Üst kata çıkıyoruz, dönen bir merdiveni kullanarak. Merdivenin yıkılacağını düşündüğüm için suratım bembeyaz ama bir şey olmuyor. Bir kara tahta görüyorum merdiveni çıkarken, üstünde mekanın ismi, kokteyller 8 euro imiş, diğer içecekler ise 7. Biranın fiyatını yazmamışlar, bira içmek pek havalı bir şey olmasa gerek o zamanlar. Heineken ve Amstel logolu bira bardaklarını görünce fikrimi değiştiriyorum hemen, içen içmiş birayı da güpgüp. 6 Heineken 6 Amstel bira bardağı kutusunda duruyor, eve götürmeyi öneriyorum.
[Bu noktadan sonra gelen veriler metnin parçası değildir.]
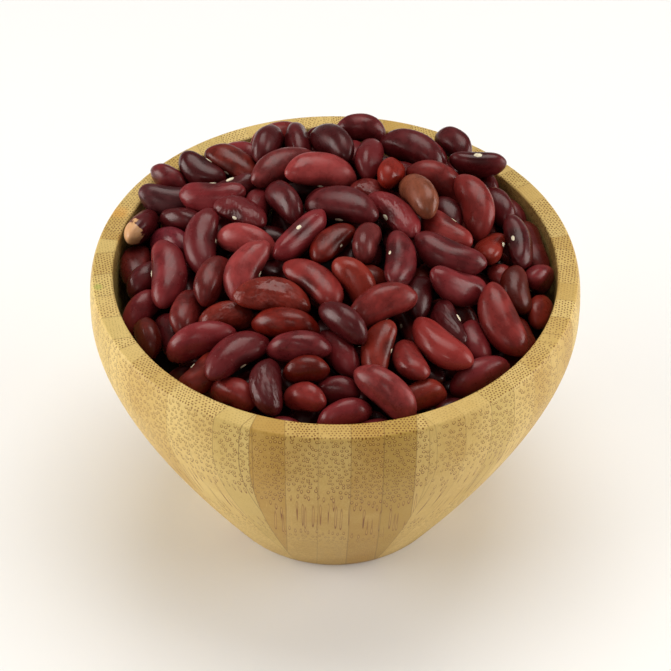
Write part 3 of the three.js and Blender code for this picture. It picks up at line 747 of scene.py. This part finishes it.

Kaynatıp, üstüne çamaşır suyu döküp, temizleyip kullanırım ben onları çünkü.
Üst katta ilerlediğimizde tekrar bir ev oluyor burası. Büyükbabanın ve babaannenin odası buymuş, bu ev içi balkondan avluya bakıyorlarmış, bu pencereden çok güneş girermiş, burası babasının bir zamanlar genç bir doktorken çalışma odasıymış. Duvarda paslı anahtarlar asılı, ahşap kapılar eskimekten yorgun yorgun bakıyor bana. Disko topu duruyor, ışıklar sönüyor ve ben bir aile evinde sessiz sessiz yürüyorum yine. Kedi bile yuva yapmamış bu eve, ona şaşırıyorum. Kedi görsek keşke, burayı yuvası bellemiş, en azından dışarıda yemeğini yer ama burada uyur. Terasa çıkıyoruz, terastan Atina’nın yüzlerce çirkin apartmanı selamlıyor bizi, bir de Akropolis.
Aklımdan bu evi nasıl da böyle acımasız bir şekilde kaderine terk edebildikleri geçiyor. Çok değil, yaklaşık 15 sene önce yüzlerce insanı ağırlayan bu ev nasıl oldu da bu hale geldi. Hiç bi bakmadınız, hiç mi bi kilidi açıp ne halde demediniz. Bu çatı neden yıkılıyor, bu toz ne, bu güzel kapılar nasıl bu hale gelmiş. Dayanamıyorum ve çıkıyor ağzımdan düşüncelerim, sakince, yargılamamaya çalışarak soruyorum. Öfkeleniyor belli, gözü atıyor, vücut dili değişiyor. Yine de çok nazikçe ‘bazen öyle oluyor işte’ diyor. Ne dediğini çok anlamasam da üstelemiyorum. Sanki onu kırmışım gibi geliyor, omzunu okşayıp ‘tamam’ diyorum. Bir gün bu ev yine canlanır, yine içinde kahkahalar duyulur, yine hayat geçer buradan, bunları diliyorum. O yaşarken olsun istiyorum bunlar, daha fazla eskimesin, daha fazla yıkılmasın. Bu ev canlandığında, kendine geldiğinde, soluk sarı limon sarısına döndüğünde yüzüne düşecek olan gülümsemeyi biliyorum çünkü.
Evden çıkıyoruz, evin ön cephesine bakıyorum tekrar. Ferforje balkonda asılı çirkin mi çirkin bir satılık ilanı sallanıyor. Her ucu sararmış. Kimsenin almasını istemiyorum bu evi, bu ev ona kalsın, o tekrar bu evi uyandırsın. Mobilyalarını seçsin, duvarlarını şevkle boyasın, çiçekleri eksin, bardakları seçsin.
Biz Granazi Bar’da kokteyllerimizi içelim, dans edelim, birbirimize gülümseyelim istiyorum. Gökkuşağı içimize dolsun, mutlu olalım istiyorum.